Bu direniş halk tarafından geniş bir destek gördü. Belçika’da yüz binlerce işçinin Nazilere karşı protesto amacıyla iş bıraktıkları ünlü Mayıs 1941 grevi (10-18 Mayıs), işgal altındaki Avrupa’daki en büyük direniş eylemlerinden biriydi.
Oysa bu eylemler çoğu kez resmi tarih kayıtlarından silinmiş, tıpkı komünistlerin direnişteki rolünün sistematik bir biçimde görmezden gelinmesi veya inkar edilmesi gibi.
Bu direniş kahramanlarını onurlandırmak ve anılarını yaşatmak amacıyla Belçika’da bir girişim başlatıldı: Tarihçi Dany Neudt ve yazar Tim Van Steendam tarafından kurulan Helden van het Verzet (Direniş Kahramanları). Örgüt, Ağustos 2022’den bu yana direniş savaşçılarının hikayelerini öne çıkarmak amacıyla her gün web sitesinde ve sosyal medyada direniş savaşçılarının kısa biyografilerini yayınlıyor .
Hafızanın önemi
Dünün dersleri bugün her zamankinden daha güncel. Avrupa’da aşırı sağın yükselişi, nefret söyleminin normalleşmesi ve otoriter liderlerin yükselişi, çok sayıda can kaybı pahasına kazanılan özgürlüklere tehdit oluşturuyor.
Ukrayna’daki savaş aynı zamanda tarihin tehlikeli bir biçimde yeniden yazılmasına da yol açtı. Putin’e karşı mücadele adına Sovyet geçmişine yapılan her türlü gönderme kuşkulu hale geldi. Sovyetlerin Nazi Almanyası’na karşı kazandığı zaferi anmak birdenbire “Rusya’yı yüceltmek” olarak görülmeye başlandı.
Böylece Avrupa’nın kurtarıcılarına duyulan saygı, aşırılıkla mücadele etmek yerine onu besleyen seçici bir hafıza kaybına ve tarihsel manipülasyona dönüşme tehlikesiyle karşı karşıya kalıyor. Tarihsel gerçek, jeopolitik düşman mantığının kurbanı olmamalıdır.
İkinci Dünya Savaşı basit bir uluslar çatışması değil, ideolojilerin doğrudan çatışmasıydı. Bir tarafta faşizm, ırkçılık, sömürgecilik, soykırım. Öte yandan: anti-faşist direniş, uluslararası dayanışma, toplumsal adalet.

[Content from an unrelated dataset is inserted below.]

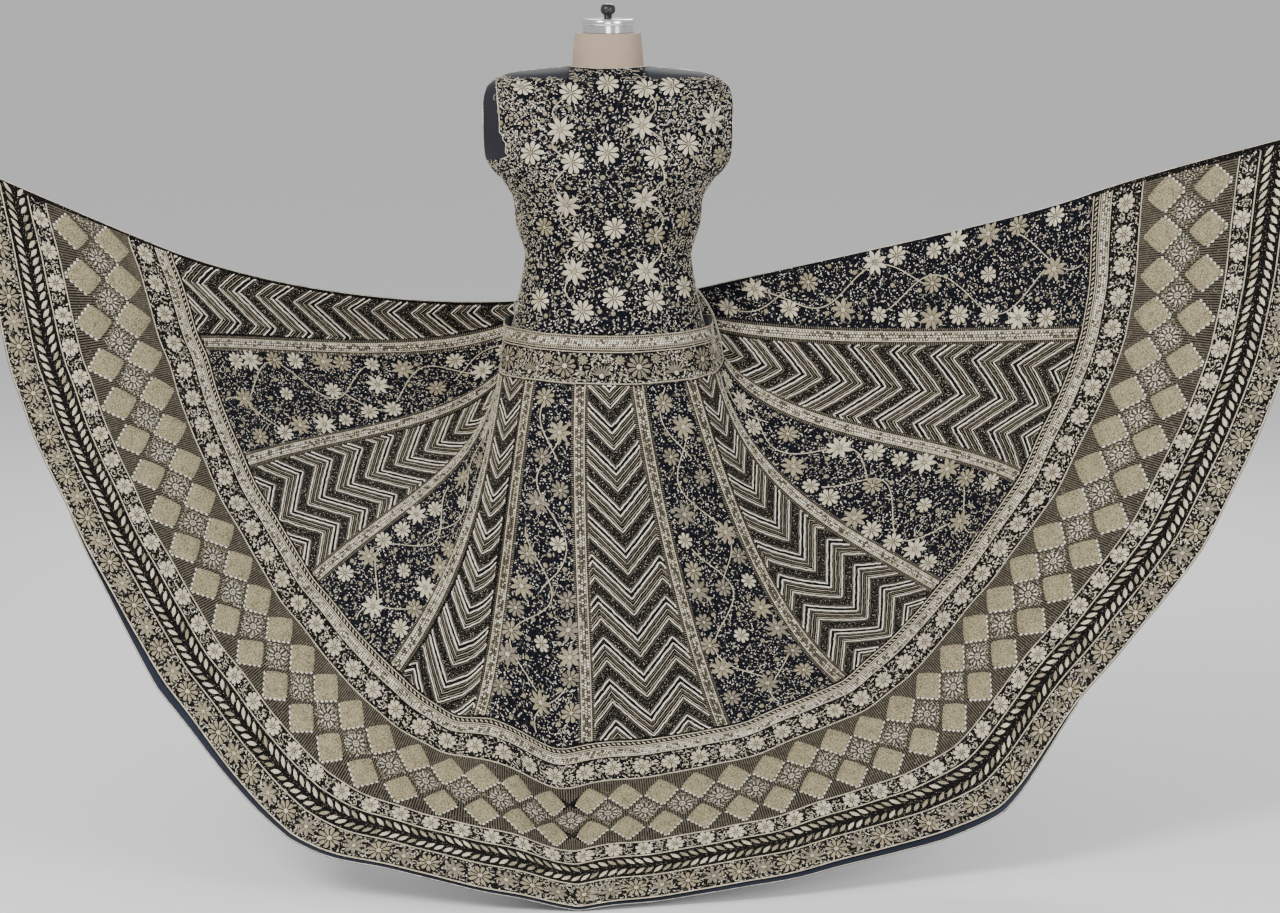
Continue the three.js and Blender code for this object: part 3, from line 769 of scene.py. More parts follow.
# %% Sew the zigzag kalis
def zigzag_work(k):
    work, wobble = Needlework(skirt), dice(20 + k)
    middle = k + ZIG_MIDDLE.get(k, 0.5)
    x = np.arange(-ZIG_REACH * ZIG_STEPS, ZIG_REACH * ZIG_STEPS + 1) * ZIG_HALF / ZIG_STEPS
    for down, width, height, look, flat in ZIG_LINES:
        start = np.arange(BELT_WIDTH + down, KALI_END + 2 * ZIG_HALF, REPEAT)
        v = start[:, None] - ZIG_SLOPE * zig(x)[None, :] + wobble.normal(0, 0.5, (len(start), len(x)))
        held = np.clip(v, BELT_WIDTH + 1, KALI_END - 1.5)
        u = middle + x / skirt.scale(np.full_like(held, middle), held)[0]
        for _ in range(2):
            wide = (skirt.scale(np.full_like(held, middle), held)[0]
                    + skirt.scale(np.clip(u, k, k + 1), held)[0]) / 2
            u = middle + x / wide
        low, high = free_edges(k, held)
        inside = (u > low) & (u < high) & (v == held)
        work.cords(np.clip(u, low, high), held, width, height, look, inside[:, 1:] | inside[:, :-1],
                   flat=flat)
    rng = dice(40 + k)
    u, v = scatter(skirt, rng, k, k + 1, BELT_WIDTH + 2, KALI_END - 2, 3.5)
    low, high = free_edges(k, v)
    wide = skirt.scale(u, v)[0]
    phase = (v + ZIG_SLOPE * zig((u - middle) * wide) - BELT_WIDTH) % REPEAT
    keep = (u > low) & (u < high) & (phase > SPECKLE[0]) & (phase < SPECKLE[1])
    u, v = u[keep], v[keep]
    pale = rng.random(len(u)) < (0.14 if k in (4, 6, 8) else 0.2)     # fewer pale beads at the front: painted shade for the dimmer light there
    work.stamp(bead(1.0, CREAM), u[pale], v[pale], rng.uniform(0, 3, pale.sum()))
    work.stamp(bead(0.85, TAUPE), u[~pale], v[~pale], rng.uniform(0, 3, (~pale).sum()))
    return work


for k in range(0, KALIS, 2):
    name = numbered("kali_cloth", k + 1)
    CLOTHS[name]["work"].append(zigzag_work(k).sew(numbered("zigzag_stitches", k + 1), "zigzag_cloth"))
print("zigzag panels:", {n: c for n, c in TALLY.items() if n.startswith("zigzag")})

# %% [markdown]
# ## Floral kalis
# The kalis between carry a floral jaal: daisies with eight or nine petals, pointed stars on winding
# vines, and a fine fill of leaves, hooks and seed beads. Big flowers are laid out first and the fill
# keeps clear of them, as an embroiderer works. The two front panels' darker flowers are painted shade.

# %% Flowers of the jaal
DAISY, SMALL_DAISY = flower(9, 17.5, PETAL), flower(8, 14.5, PETAL)
SAND_DAISY, DUSTY_DAISY = flower(9, 17.5, GOLD_PETAL, eye=CREAM), flower(9, 16.0, DUSTY, eye=CREAM)
STAR, SAND_STAR = star(8, 24.0, PETAL), star(8, 23.0, GOLD_PETAL, eye=CREAM)
DUSTY_STAR = star(8, 23.0, DUSTY, eye=CREAM)
ROUND_FLOWER = flower(8, 15.8, CREAM, core=0.24, fill=0.84, tip=0.7)
WHITE_FLOWER = flower(8, 15.2, PETAL, core=0.24, fill=0.84, tip=0.7)
BIG_FLOWER = flower(10, 21.0, GOLD_PETAL, eye=CREAM, core=0.26, fill=0.7)
BUD = gather((dome(3.2, 1.5, 8), GOLD_PETAL), (ring(4.0, 1.1, 1.0, 8), GOLD_PETAL))
FILL_LEAVES = [leaf(8.5, 1.5, SILVERY), leaf(7.0, 1.3, CREAM), leaf(9, 1.4, TAUPE)]
LEAF_LOOP = gather((ridge(9.5, 2.3, (0.1, 1, 0.8, 0.1), (0.1, 0.35, 0.35, 0.1), -4.7), BROWN),
                   (ridge(7.0, 1.0, (0.3, 1, 0.8, 0.1), (0.4, 0.9, 0.9, 0.3), -3.2), SILVERY))
HOOKS = [curl(8.0, 4.0, 0.9, CREAM), curl(7.0, -3.6, 0.9, GOLD_PETAL), curl(9.0, 2.6, 1.0, TAUPE)]
print("triangles: a daisy", len(DAISY[1]), "a star", len(STAR[1]), "a big flower", len(BIG_FLOWER[1]))


# %% The fine fill between the flowers
def fill(work, rng, low, high, v0, v1, spots, leaves, hooks, beads, allowed=None, lift=STITCH_LIFT):
    """Leaves, hooks and seed beads, each at its own pitch in mm, in the space that the flowers leave."""
    def places(pitch, grow):
        u, v = scatter(work.surface, rng, low, high, v0, v1, pitch)
        keep = clear(work.surface, u, v, [(a, b, r + grow) for a, b, r in spots])
        if allowed is not None:
            keep &= allowed(u, v)
        return u[keep], v[keep], rng.uniform(0, 2 * math.pi, keep.sum()), rng.integers(0, 10, keep.sum())

    for pitch, grow, motifs in ((hooks, 5.0, HOOKS), (leaves, 2.0, FILL_LEAVES + [LEAF_LOOP])):
        if pitch:
            u, v, turn, kind = places(pitch, grow)
            for i, motif in enumerate(motifs):
                pick = kind % len(motifs) == i
                work.stamp(motif, u[pick], v[pick], turn[pick], 1, lift)
    u, v, turn, kind = places(beads, 0.5)
    work.stamp(bead(1.1, BRIGHT), u[kind < 3], v[kind < 3], turn[kind < 3], 1, lift)
    work.stamp(bead(1.6, BRIGHT), u[kind > 8], v[kind > 8], turn[kind > 8], 1, lift)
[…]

İşte bu nedenle Belçika’da 8 Mayıs Zafer Bayramı’nın yeniden resmi tatil ilan edilmesi çağrısı giderek artıyor. Bir folklor günü olarak değil, anma, tefekkür ve uyanıklık günü olarak. Bu aynı zamanda her yıl Fort Breendonk’ta anma töreni düzenleyen 8 Mayıs koalisyonunun da temel hedefidir .
Sadece Hitler’in düşüşünü değil, aynı zamanda halk direnişinin gücünü, halklar arasındaki dayanışmayı ve faşizmi parçalayan sosyalist deneyimin derslerini de anıyoruz.
8 Mayıs’ın bize öğrettiği şey, özgürlüğün asla kazanılmadığı, ancak mücadelenin sonucu olduğudur. En büyük fedakarlığı Sovyetler Birliği yaptı. Direnişi komünistler ve işçiler yürüttü. Faşizmi yıkan uluslararası dayanışmaydı.
Bu hikayeyi unutmamalıyız. Nostaljiden değil, zorunluluktan.